Yesterday, it was announced that Echo Fox, a prominent esports team competing in the League of Legends championship series (LCS), was selling its tournament slot and releasing a number of its players among allegations of racism.

“Following the departure of Echo Fox from the LCS, we’ve had to take the unfortunate step of terminating our contracts with our current League of Legends players,” Echo Fox’s statement reads. “We will…be working to support them as they enter the next phase of their careers, whether that be with another esports organization or whatever path they may choose. We are deeply grateful for our players for what they have given to Echo Fox during our time in League of Legends.”

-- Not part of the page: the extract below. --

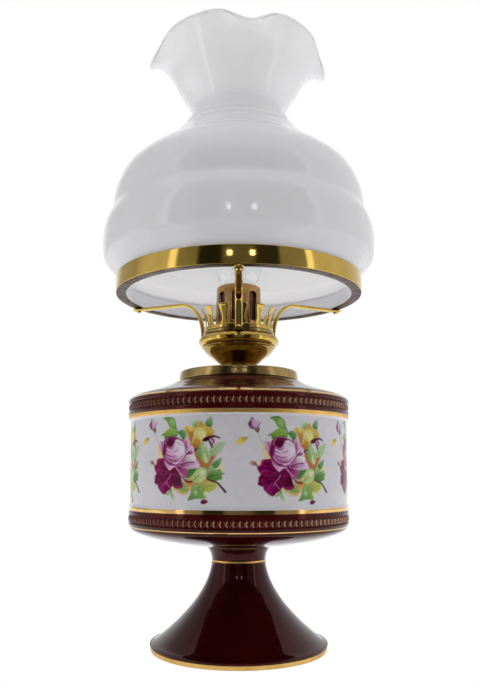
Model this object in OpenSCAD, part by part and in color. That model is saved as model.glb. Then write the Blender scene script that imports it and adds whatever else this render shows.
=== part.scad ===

Racism and misogyny are issues within the gaming community, as they are nearly everywhere else, and a push to clear out bad actors within the space is a welcome change.

PewDiePie, a prominent YouTuber and video gamer, posted a video of himself using a racial slur (yes, that one) in 2017 video. Twitch streamers, moE and Destiny, were also given lengthy bans for using homophobic language during 2018 play sessions.

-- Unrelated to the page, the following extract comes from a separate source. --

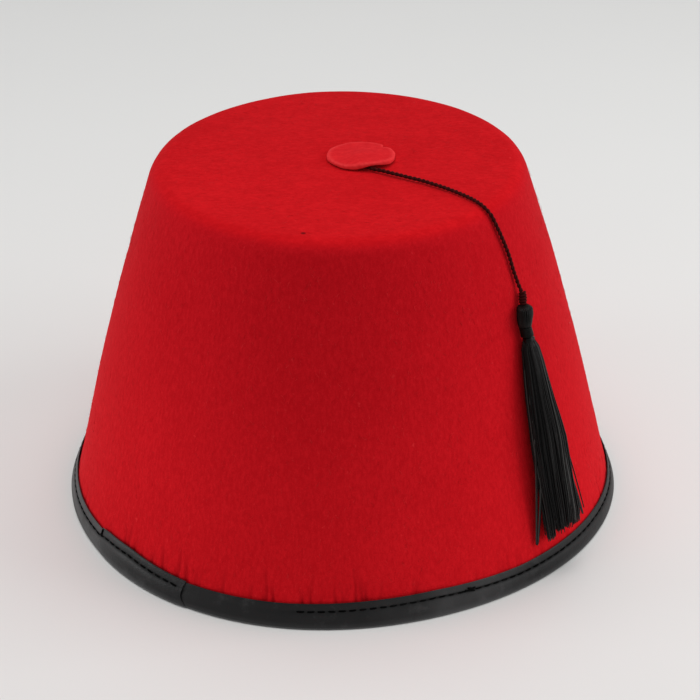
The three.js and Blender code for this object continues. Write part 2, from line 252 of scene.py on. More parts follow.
def on_hat(radius, height, azimuth):
    """Where a point of the mean, round hat lies on the real, uneven one."""
    share = height / CROWN_HEIGHT
    front = 0.5 - 0.5 * np.sin(azimuth)
    rim = (RIM_OVAL * np.cos(2 * (azimuth - RIM_OVAL_TURN))
           + FRONT_THREE_SIDED * front * (np.cos(3 * azimuth) - np.cos(azimuth)))
    crown = CROWN_OVAL * np.cos(2 * (azimuth - CROWN_OVAL_TURN))
    reach = radius + (rim * (1 - share) + crown * share) * np.minimum(1, radius / FLAT_RADIUS)
    return np.stack([reach * np.cos(azimuth) + CROWN_LEAN * share, reach * np.sin(azimuth),
                     height + 0 * azimuth], axis=-1)


def on_side(azimuth, height):
    """A point of the wall, with the level direction along it and the direction out of it."""
    point = on_hat(side_radius(height), height, azimuth)
    level = on_hat(side_radius(height), height, azimuth + SMALL_STEP) - point
    above = height + SMALL_STEP * MM
    up = on_hat(side_radius(above), above, azimuth) - point
    level /= np.linalg.norm(level, axis=-1, keepdims=True)
    up /= np.linalg.norm(up, axis=-1, keepdims=True)
    out = np.cross(level, up)
    return point, level, out / np.linalg.norm(out, axis=-1, keepdims=True)


print("the flat top is", round(2 * FLAT_RADIUS / MM, 1), "mm across")

# %% [markdown]
# ## Rings
# The felt, the tape and the disc are turned shapes. Each starts as one circle that is extruded ring by ring,
# and each new ring is scaled to its radius. Then its points are moved one by one, to bring in dents and
# puckers.

# %% Helpers that turn a profile and move its points
NEARLY_POINT = 0.001
SAME_POINT = 0.001 * MM


def turned(name, profile, steps, closed=False):
    """A ring for each (radius, height) of a profile, extruded one from the other."""
    radius, height = profile[0]
    bpy.ops.object.select_all(action="DESELECT")
    bpy.ops.mesh.primitive_circle_add(vertices=steps, radius=radius, location=(0, 0, height),
                                      enter_editmode=True)
    piece = bpy.context.object
    piece.name = piece.data.name = name
    for next_radius, next_height in profile[1:]:
        bpy.ops.mesh.extrude_region_move(TRANSFORM_OT_translate={"value": (0, 0, next_height - height)})
        grow = next_radius / radius
        bpy.ops.transform.resize(value=(grow, grow, 1), center_override=(0, 0, next_height))
        radius, height = next_radius, next_height
    if closed:
        bpy.ops.mesh.select_all(action="DESELECT")
        bpy.ops.mesh.select_non_manifold()
        bpy.ops.mesh.bridge_edge_loops()
    bpy.ops.object.mode_set(mode="OBJECT")
    bpy.ops.object.transform_apply(location=True, rotation=True, scale=True)
    return piece


def points_of(piece):
    points = np.empty(3 * len(piece.data.vertices))
    piece.data.vertices.foreach_get("co", points)
    return points.reshape(-1, 3)


def move_points(piece, points):
    piece.data.vertices.foreach_set("co", points.ravel())
    piece.data.update()


def faces_outward(piece):
    with editing(piece):
        bpy.ops.mesh.select_all(action="SELECT")
        bpy.ops.mesh.remove_doubles(threshold=SAME_POINT)
        bpy.ops.mesh.normals_make_consistent(inside=False)


def close_ends(piece):
    """One face over each of a turned piece's two open ends."""
    with editing(piece):
        bpy.ops.mesh.select_all(action="DESELECT")
        bpy.ops.mesh.select_non_manifold()
        bpy.ops.mesh.edge_face_add()


def thicken(piece, thickness):
    """Makes a wall inwards from the selected piece's one skin."""
    wall = piece.modifiers.new("wall", "SOLIDIFY")
    wall.thickness = thickness
    wall.offset = -1
    bpy.ops.object.modifier_apply(modifier="wall")


def around(piece):
    """Radius, azimuth and height of each point."""
    x, y, height = points_of(piece).T
    return np.hypot(x, y), np.arctan2(y, x), height


def unevenness(points, size, seed):
    """Soft hills of about one size, from -1 to 1, the same on every run."""
    shift = Vector((seed, 2 * seed, 3 * seed))
    return np.array([noise.noise(Vector(point) / size + shift) for point in points])


# %% [markdown]
# ## The felt crown
# The shell is 2 mm thick. It could be drawn as two skins, but one skin with a Solidify modifier keeps the
# wall the same everywhere. Before that, the wall gets shallow dents and, just above the tape, short upright
# creases where sewing has gathered the felt, the deepest at the front left. All of them go inwards.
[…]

These are good starts. If esports is going to come out of the shadows and become a respectable industry, it’ll have to be more like the NFL–with its strict policies for anti-social behaviour.

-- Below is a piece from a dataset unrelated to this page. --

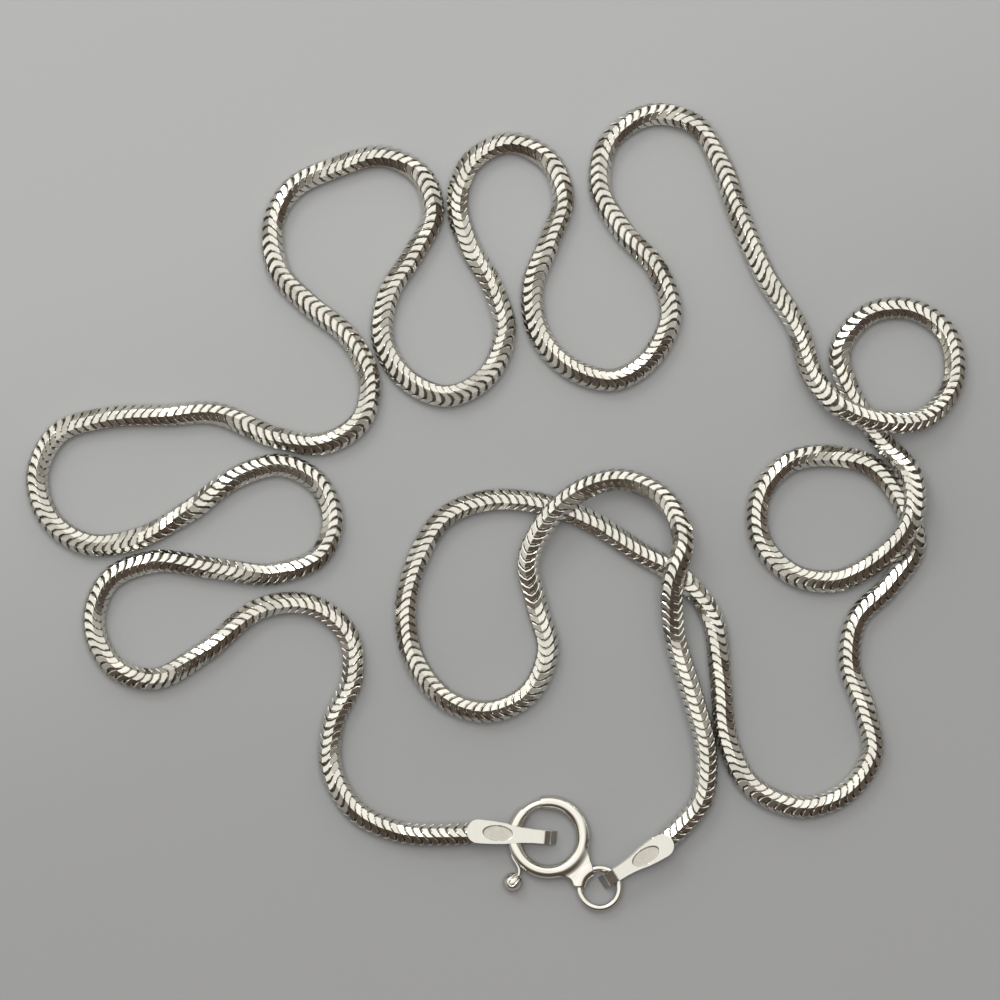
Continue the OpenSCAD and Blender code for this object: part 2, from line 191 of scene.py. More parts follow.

Gaming still has a lot of cultural pushback: ESPN and ABC pulled out from broadcasting the Apex Legends EXP invitational tournament after claims that violent video games cause mass shootings.

Conversely, if it wishes to languish on the margins like the, and let’s call a spade a spade here, state-fair sideshow that is MMA, then it has every right to do so.

But we want to make money on esports. That’s why we follow financial news, and that’s why you keep coming back to this website. Frankly, if we are to do so, esports will have to keep cleaning up bad actors. That’s the only way sizable investment can be justified in this era, after all.

We want in on the ground floor, no question about that. Activision is currently trading at $48.50 and Q2 revenues were $1.4B, down from $1.64B during the same period last year. That isn’t the ground floor.

So where is it?

Chris Parry, equity.guru head-honcho, wrote a sister piece to this one today listing the currently existing avenues for investment which aren’t Activision Blizzard and Tencent Holdings:

The biggest e-sports plays on the public markets don’t exist yet. Sure, some of them will run (and are running right now), but those are chancers, first movers, the gamblers who hope they’ll get a quick market cap boost while they figure out exactly how to make money out of their business.

Like the early days of weed, sometime you’ve gotta fake it til you make it.

  • TheScore (SCR.C) has pivoted for the 19th time and settled on running a sports betting app as their future, which may have upside but isn’t exactly an e-sports play.
  • Victory Square (VS.C) has some e-sports interest, but is mostly chasing as it was in the blockchain days, making some small investments in mobile games as it waits to see what pokes its head out as a bigger opportunity.
  • ePlay (EPY.C) finally got its Big Shots mobile game on Android, but the year folks have been waiting for that to happen has taken them off most radars.
  • YDX Innovations (formerly yDreams) (YDX.V) has a fat book of interactive products that it hasn’t monetized to client companies because it’s too in love with building new things that it won’t monetize to client companies.
  • Axion Ventures (AXV.C) has a massive market cap it’s midway through falling off, while creating games for Asian partners that North Americans have yet to get excited by.
  • Millennial Gaming (GAME.C) is all-in on a global racing game contest with a top prize of a $1 million racing game rig that will take gamers to a real-life 40-minute race, with Formula 1 drivers judging winners. That might be a real fun event, but I’m not sure where the money comes back.
  • Versus Systems (VS.C) has a contest platform that allows game creators to offer prizes in-game via participating brand partners. That’s not bad, because it doesn’t rely on building something new and getting people to it – it runs on top of the infrastructure already being used. And the market cap is only leaning high, not excruciatingly freaking high, as it is elsewhere.

Until then, we have a number of inaccessible private companies like Twitch to contend with. Going back to Parry’s piece, the future is content rather than simply esports. Whoever can produce the next big piece of content will be king.

The money, right now, is in individual streamers on the daily grind of solo queues on Fortnite. When that changes, we’ll let you know.